The USD/CAD spiked to a daily high of 1.3486 in the early NA session with the knee-jerk reaction to the U.S. April jobs report. However, the pair failed to preserve its momentum and came within a touching distance of the 1.34 handle as the greenback came under a renewed selling pressure amid dismal PMI figures. With the market action turning subdued toward the end of the week, the pair started to consolidate its daily losses and was last seen down 0.33% on the day at 1.3427. With today’s fall, the pair is looking to close the week in the negative territory as well.

The U.S. Bureau of Labor Statistics today announced that nonfarm payrolls in the U.S. increased by 263,000 in April to beat analysts’ estimate of 185,000 by a wide margin.
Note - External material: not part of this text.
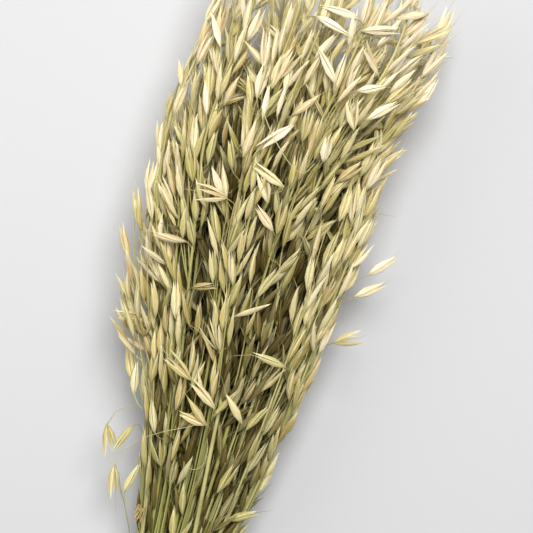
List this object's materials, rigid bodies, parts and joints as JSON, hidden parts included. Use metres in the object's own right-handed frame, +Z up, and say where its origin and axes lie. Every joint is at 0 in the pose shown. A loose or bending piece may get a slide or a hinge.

Moreover, the unemployment rate dropped to its lowest level in nearly five decades at 3.6%. On the other hand, average hourly earnings rose only 0.2% in the same period and the labour force participation rate dropped to 62.8% from 63% to offset any potential positive reaction to the data.

Later in the day, the ISM and the IHS Markit both reported that the service sector PMI retreated from March readings to suggest a slower pace of growth in the sector’s business activity in April. Commenting on the data, “The final PMI surveys for April indicate a marked slowing of the US economy at the start of the second quarter, suggesting the robust start to the year has lost some momentum. Businesses reported the weakest output and sales growth for two years, indicative of GDP growth slowing to 1.9% in April,” said Chris Williamson, Chief Business Economist at the IHS Markit.

US: Markit Services PMI drops to 53 (final) in April, lowest reading in more than 2 years.

US: ISM Non-Manufacturing PMI edges down to 55.5 vs 57 expected.

With today’s drop, the US Dollar Index erased the majority of the run higher witnessed following the FOMC Chairman Powell’s optimistic remarks on the economic outlook. As of writing, the index was down 0.3% on the day at 97.54.

Meanwhile, after losing more than 3% on Thursday, the barrel of West Texas Intermediate staged a modest rebound and was last seen adding more than 1% on the day to provide additional support to the commodity-sensitive loonie.